#### GIVEN TASK:
Look in the material below for the line with "make_fretboard()" and the line with "obj.parent = None", then set down exactly those two lines and all lines between, nothing more.
Start of INPUT RECORDS
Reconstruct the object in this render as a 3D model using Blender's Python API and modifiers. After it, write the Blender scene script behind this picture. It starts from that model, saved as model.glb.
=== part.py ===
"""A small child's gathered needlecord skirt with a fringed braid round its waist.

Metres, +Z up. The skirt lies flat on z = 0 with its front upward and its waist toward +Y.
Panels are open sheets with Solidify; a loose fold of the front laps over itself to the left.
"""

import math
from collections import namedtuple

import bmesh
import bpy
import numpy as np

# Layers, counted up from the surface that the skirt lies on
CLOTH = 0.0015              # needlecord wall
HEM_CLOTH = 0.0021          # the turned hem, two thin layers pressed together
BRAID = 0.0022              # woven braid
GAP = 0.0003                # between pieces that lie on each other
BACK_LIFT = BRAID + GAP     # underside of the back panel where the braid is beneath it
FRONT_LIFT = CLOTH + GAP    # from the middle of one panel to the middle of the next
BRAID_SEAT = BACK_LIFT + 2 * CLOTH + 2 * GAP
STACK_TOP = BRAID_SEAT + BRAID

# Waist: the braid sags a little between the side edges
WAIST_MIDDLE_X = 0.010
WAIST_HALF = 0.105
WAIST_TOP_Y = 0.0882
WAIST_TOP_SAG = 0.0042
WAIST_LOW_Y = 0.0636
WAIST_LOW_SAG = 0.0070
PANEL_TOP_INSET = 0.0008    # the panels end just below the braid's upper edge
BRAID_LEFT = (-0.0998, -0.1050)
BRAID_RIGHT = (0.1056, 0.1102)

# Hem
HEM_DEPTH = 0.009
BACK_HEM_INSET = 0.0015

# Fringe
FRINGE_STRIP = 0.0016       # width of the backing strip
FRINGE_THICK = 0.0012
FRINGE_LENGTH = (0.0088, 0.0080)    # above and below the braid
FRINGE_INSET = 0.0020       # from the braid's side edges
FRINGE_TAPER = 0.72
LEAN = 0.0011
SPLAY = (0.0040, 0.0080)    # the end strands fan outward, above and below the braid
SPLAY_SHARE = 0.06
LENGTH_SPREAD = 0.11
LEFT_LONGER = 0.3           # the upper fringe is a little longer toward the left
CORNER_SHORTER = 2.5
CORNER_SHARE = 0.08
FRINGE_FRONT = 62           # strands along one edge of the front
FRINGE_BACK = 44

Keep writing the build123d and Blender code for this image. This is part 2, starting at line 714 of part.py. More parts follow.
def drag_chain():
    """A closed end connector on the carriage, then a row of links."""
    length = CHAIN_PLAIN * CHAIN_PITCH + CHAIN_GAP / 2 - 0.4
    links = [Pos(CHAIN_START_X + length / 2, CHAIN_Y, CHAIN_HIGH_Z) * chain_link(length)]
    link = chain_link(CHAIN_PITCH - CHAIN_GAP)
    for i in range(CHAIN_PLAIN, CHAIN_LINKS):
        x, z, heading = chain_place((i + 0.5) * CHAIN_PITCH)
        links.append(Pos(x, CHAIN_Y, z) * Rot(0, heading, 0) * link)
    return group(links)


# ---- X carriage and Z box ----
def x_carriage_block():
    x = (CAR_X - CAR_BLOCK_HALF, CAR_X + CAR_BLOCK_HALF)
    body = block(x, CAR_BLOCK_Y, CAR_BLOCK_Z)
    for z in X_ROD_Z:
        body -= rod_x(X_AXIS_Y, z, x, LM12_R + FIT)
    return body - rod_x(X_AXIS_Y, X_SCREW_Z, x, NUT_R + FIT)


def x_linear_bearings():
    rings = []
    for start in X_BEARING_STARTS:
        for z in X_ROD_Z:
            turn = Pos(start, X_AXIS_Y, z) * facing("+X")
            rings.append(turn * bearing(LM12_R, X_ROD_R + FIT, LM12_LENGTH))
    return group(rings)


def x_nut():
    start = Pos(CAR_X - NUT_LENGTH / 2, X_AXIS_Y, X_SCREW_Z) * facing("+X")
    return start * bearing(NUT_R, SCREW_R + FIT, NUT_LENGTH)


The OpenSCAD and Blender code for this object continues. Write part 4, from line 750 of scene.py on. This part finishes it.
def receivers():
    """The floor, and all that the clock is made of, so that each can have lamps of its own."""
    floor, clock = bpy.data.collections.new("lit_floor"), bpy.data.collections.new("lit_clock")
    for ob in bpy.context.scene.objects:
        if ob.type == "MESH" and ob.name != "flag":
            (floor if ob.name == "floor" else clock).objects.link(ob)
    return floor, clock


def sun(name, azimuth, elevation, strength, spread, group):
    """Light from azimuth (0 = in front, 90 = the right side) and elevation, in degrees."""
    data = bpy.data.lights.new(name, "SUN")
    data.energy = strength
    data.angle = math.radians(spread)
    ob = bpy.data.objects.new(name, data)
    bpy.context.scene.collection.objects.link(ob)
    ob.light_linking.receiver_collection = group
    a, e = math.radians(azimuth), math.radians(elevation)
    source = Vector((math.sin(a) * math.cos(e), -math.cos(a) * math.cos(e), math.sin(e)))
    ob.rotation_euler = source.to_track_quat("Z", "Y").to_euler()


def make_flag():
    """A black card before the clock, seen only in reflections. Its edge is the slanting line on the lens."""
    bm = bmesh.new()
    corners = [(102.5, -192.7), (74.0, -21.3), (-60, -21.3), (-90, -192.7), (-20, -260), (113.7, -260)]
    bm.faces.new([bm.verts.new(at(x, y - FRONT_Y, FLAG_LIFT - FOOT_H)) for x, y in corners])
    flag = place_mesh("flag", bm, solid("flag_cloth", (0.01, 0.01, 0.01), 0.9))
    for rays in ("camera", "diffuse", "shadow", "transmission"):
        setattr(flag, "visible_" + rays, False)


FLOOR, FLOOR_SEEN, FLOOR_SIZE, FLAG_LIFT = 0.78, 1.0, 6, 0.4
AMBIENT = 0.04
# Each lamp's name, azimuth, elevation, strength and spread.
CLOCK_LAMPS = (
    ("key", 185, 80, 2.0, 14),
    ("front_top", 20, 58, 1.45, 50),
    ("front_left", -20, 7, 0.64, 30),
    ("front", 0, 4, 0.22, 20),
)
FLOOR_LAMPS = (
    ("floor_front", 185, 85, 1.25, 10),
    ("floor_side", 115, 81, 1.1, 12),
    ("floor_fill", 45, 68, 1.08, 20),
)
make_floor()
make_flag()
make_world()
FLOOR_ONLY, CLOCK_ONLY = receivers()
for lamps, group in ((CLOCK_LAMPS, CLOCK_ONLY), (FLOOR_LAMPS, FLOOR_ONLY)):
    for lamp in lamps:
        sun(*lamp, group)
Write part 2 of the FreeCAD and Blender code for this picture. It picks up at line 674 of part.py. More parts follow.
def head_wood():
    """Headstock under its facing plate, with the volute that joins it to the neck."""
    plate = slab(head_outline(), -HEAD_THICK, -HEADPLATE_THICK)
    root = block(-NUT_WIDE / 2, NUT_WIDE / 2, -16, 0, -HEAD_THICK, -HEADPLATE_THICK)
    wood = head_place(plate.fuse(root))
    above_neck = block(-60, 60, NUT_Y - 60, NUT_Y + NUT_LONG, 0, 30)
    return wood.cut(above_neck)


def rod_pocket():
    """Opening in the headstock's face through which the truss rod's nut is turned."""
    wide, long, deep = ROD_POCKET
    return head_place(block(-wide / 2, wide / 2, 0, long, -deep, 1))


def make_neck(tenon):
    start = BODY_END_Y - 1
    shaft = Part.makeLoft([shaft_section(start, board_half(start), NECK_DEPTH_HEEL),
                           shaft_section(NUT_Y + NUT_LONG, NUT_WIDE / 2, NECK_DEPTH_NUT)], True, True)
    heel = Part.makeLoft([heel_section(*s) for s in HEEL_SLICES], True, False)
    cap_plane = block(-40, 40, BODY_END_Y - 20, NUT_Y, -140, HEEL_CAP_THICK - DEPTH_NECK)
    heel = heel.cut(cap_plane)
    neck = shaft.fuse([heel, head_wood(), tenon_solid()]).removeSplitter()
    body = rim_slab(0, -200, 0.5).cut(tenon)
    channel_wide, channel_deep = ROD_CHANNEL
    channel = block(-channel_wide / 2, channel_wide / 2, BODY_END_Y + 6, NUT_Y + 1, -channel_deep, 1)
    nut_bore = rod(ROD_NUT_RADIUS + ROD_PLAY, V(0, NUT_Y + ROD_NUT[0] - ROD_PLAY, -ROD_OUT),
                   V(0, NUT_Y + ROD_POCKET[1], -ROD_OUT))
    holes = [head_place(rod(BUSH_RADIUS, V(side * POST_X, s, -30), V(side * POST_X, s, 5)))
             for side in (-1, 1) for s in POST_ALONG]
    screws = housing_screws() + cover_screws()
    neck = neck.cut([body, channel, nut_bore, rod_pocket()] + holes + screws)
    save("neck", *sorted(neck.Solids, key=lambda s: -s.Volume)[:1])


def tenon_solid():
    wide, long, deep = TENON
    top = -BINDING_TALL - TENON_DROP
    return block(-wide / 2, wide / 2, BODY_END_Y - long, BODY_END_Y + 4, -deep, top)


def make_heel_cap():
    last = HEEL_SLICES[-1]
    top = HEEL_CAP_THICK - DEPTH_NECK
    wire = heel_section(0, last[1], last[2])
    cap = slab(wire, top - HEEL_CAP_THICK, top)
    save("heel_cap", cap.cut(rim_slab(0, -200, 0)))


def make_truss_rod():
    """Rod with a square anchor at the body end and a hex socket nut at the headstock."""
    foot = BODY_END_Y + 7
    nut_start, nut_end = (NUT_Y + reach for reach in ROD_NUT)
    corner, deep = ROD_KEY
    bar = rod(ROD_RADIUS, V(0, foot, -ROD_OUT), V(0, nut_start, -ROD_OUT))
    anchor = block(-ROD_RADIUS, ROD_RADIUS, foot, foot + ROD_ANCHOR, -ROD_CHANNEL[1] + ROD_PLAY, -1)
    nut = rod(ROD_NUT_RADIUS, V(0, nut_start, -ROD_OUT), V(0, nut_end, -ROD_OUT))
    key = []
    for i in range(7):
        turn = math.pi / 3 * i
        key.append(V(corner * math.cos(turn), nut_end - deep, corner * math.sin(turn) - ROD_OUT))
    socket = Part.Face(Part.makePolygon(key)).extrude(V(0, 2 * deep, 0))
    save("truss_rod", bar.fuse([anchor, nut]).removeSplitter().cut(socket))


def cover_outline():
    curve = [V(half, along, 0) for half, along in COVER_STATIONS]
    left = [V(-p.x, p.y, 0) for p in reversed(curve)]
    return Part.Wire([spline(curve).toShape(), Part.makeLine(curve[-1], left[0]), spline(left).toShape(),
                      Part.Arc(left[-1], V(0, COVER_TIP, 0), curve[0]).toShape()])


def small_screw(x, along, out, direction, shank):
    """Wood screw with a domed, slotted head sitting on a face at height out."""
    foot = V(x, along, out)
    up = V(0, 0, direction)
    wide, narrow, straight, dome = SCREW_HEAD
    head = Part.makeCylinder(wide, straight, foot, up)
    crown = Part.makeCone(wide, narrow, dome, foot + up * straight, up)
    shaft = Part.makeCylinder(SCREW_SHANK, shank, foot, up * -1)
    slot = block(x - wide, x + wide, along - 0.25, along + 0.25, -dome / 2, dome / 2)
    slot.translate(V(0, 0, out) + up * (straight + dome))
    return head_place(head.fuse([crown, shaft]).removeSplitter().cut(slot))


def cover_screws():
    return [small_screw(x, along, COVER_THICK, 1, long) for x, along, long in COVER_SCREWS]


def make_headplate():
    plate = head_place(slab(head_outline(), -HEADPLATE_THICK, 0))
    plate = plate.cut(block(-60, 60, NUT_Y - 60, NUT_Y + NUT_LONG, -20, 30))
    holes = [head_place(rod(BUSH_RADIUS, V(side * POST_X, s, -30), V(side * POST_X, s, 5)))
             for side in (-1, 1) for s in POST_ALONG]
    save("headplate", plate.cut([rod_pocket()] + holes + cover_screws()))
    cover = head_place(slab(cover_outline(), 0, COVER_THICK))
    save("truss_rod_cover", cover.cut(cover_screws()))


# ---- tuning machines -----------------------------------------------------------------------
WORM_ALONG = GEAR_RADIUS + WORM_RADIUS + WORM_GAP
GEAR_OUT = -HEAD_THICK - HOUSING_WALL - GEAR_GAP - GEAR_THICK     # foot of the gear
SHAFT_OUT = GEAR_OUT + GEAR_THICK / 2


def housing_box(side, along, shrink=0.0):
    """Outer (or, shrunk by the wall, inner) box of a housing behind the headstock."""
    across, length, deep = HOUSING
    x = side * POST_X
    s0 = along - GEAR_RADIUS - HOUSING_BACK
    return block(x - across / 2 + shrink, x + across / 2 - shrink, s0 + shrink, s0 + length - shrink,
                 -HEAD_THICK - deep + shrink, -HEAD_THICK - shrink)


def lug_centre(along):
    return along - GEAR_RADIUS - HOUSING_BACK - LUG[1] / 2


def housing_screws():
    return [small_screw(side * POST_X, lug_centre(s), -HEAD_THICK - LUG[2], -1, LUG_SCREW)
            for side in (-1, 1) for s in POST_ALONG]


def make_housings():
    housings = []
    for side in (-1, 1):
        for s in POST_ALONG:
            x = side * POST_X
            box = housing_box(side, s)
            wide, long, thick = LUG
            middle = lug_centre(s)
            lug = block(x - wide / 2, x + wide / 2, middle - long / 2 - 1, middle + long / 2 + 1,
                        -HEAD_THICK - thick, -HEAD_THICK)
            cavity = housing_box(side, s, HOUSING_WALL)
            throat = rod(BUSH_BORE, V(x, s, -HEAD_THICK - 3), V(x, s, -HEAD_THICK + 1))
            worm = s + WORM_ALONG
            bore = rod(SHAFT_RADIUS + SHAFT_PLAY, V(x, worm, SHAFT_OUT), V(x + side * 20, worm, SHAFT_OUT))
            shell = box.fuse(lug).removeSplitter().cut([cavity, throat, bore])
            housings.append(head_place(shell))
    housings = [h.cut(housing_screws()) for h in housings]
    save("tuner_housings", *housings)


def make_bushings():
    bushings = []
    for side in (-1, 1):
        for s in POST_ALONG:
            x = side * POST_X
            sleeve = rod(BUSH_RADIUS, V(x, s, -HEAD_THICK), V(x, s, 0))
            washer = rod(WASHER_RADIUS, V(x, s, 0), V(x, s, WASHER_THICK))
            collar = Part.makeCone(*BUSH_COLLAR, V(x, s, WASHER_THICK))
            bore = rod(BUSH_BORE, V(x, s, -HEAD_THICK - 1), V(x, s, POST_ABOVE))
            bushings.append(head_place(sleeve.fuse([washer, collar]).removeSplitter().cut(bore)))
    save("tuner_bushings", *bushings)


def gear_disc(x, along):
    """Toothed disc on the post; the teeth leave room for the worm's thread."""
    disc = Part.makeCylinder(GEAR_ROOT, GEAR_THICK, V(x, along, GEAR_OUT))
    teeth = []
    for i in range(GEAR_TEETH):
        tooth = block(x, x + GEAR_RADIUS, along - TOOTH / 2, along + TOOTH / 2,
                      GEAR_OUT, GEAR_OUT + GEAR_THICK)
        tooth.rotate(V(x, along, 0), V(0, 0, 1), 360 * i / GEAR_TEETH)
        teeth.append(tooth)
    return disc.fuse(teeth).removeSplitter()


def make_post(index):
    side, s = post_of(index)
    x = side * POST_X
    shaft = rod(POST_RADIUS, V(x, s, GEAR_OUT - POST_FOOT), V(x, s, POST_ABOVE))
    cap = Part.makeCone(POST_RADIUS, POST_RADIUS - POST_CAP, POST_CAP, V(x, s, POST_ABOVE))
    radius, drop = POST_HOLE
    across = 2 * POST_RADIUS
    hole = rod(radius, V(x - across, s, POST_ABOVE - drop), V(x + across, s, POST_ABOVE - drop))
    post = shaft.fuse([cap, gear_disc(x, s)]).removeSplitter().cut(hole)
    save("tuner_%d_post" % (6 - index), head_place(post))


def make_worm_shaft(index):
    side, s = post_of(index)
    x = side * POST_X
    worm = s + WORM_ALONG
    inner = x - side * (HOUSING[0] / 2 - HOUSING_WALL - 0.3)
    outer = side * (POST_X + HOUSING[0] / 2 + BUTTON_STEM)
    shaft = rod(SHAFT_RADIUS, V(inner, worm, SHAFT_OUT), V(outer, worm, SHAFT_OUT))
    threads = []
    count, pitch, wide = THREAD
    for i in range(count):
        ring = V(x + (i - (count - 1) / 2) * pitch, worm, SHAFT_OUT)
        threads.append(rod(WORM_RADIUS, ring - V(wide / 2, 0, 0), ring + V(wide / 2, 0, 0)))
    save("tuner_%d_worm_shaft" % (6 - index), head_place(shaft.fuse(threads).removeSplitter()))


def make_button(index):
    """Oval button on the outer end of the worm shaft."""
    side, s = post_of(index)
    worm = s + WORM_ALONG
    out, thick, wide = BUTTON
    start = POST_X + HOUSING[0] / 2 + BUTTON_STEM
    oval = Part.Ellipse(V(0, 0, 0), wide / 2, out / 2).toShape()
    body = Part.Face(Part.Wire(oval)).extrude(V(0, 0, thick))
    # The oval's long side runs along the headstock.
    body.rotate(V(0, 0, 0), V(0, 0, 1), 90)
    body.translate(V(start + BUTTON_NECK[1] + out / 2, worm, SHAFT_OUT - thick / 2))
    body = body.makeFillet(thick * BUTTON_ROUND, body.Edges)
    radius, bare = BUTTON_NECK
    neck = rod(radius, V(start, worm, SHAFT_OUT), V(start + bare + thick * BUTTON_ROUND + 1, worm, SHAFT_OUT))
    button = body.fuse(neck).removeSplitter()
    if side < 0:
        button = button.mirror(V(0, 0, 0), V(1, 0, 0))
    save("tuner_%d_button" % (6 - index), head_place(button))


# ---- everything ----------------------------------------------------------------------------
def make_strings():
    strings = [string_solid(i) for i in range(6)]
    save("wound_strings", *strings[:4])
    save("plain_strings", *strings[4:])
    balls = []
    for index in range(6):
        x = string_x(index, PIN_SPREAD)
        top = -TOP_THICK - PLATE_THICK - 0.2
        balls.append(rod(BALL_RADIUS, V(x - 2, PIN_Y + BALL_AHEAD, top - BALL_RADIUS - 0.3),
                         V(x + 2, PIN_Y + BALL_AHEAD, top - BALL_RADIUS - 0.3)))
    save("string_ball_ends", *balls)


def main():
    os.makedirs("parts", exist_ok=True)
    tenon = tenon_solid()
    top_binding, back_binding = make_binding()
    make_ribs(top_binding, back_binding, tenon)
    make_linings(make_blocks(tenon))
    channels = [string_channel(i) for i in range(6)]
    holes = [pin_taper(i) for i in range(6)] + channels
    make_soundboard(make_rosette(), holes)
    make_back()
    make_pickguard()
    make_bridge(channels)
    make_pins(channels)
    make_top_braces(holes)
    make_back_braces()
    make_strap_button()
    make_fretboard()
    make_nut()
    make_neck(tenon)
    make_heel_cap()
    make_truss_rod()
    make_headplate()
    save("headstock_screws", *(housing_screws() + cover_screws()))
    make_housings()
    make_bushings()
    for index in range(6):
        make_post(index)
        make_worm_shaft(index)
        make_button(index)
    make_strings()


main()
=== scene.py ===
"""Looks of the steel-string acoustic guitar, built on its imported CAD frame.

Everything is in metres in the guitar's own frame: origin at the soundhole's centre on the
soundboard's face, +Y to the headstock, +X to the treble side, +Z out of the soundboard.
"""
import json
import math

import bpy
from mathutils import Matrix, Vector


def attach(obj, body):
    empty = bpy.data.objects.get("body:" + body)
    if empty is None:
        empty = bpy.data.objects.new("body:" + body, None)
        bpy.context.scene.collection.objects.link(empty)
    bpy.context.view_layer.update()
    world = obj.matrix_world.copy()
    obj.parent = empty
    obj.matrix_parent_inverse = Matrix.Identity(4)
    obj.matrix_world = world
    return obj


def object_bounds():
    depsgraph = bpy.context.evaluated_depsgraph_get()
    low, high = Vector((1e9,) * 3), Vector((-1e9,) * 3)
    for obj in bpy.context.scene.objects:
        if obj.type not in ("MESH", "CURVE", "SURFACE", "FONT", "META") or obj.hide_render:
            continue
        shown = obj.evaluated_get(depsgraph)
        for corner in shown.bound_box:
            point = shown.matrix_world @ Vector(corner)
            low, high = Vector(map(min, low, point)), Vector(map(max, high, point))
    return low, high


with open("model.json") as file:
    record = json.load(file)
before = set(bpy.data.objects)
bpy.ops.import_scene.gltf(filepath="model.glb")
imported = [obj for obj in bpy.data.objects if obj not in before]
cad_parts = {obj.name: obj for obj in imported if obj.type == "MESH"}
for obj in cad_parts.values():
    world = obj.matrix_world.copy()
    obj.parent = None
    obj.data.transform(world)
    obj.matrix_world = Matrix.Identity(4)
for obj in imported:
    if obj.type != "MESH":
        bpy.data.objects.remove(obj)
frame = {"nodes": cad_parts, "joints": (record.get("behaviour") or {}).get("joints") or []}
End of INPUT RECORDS
#### TASK ANSWER:
    make_fretboard()
    make_nut()
    make_neck(tenon)
    make_heel_cap()
    make_truss_rod()
    make_headplate()
    save("headstock_screws", *(housing_screws() + cover_screws()))
    make_housings()
    make_bushings()
    for index in range(6):
        make_post(index)
        make_worm_shaft(index)
        make_button(index)
    make_strings()


main()
=== scene.py ===
"""Looks of the steel-string acoustic guitar, built on its imported CAD frame.

Everything is in metres in the guitar's own frame: origin at the soundhole's centre on the
soundboard's face, +Y to the headstock, +X to the treble side, +Z out of the soundboard.
"""
import json
import math

import bpy
from mathutils import Matrix, Vector


def attach(obj, body):
    empty = bpy.data.objects.get("body:" + body)
    if empty is None:
        empty = bpy.data.objects.new("body:" + body, None)
        bpy.context.scene.collection.objects.link(empty)
    bpy.context.view_layer.update()
    world = obj.matrix_world.copy()
    obj.parent = empty
    obj.matrix_parent_inverse = Matrix.Identity(4)
    obj.matrix_world = world
    return obj


def object_bounds():
    depsgraph = bpy.context.evaluated_depsgraph_get()
    low, high = Vector((1e9,) * 3), Vector((-1e9,) * 3)
    for obj in bpy.context.scene.objects:
        if obj.type not in ("MESH", "CURVE", "SURFACE", "FONT", "META") or obj.hide_render:
            continue
        shown = obj.evaluated_get(depsgraph)
        for corner in shown.bound_box:
            point = shown.matrix_world @ Vector(corner)
            low, high = Vector(map(min, low, point)), Vector(map(max, high, point))
    return low, high


with open("model.json") as file:
    record = json.load(file)
before = set(bpy.data.objects)
bpy.ops.import_scene.gltf(filepath="model.glb")
imported = [obj for obj in bpy.data.objects if obj not in before]
cad_parts = {obj.name: obj for obj in imported if obj.type == "MESH"}
for obj in cad_parts.values():
    world = obj.matrix_world.copy()
    obj.parent = None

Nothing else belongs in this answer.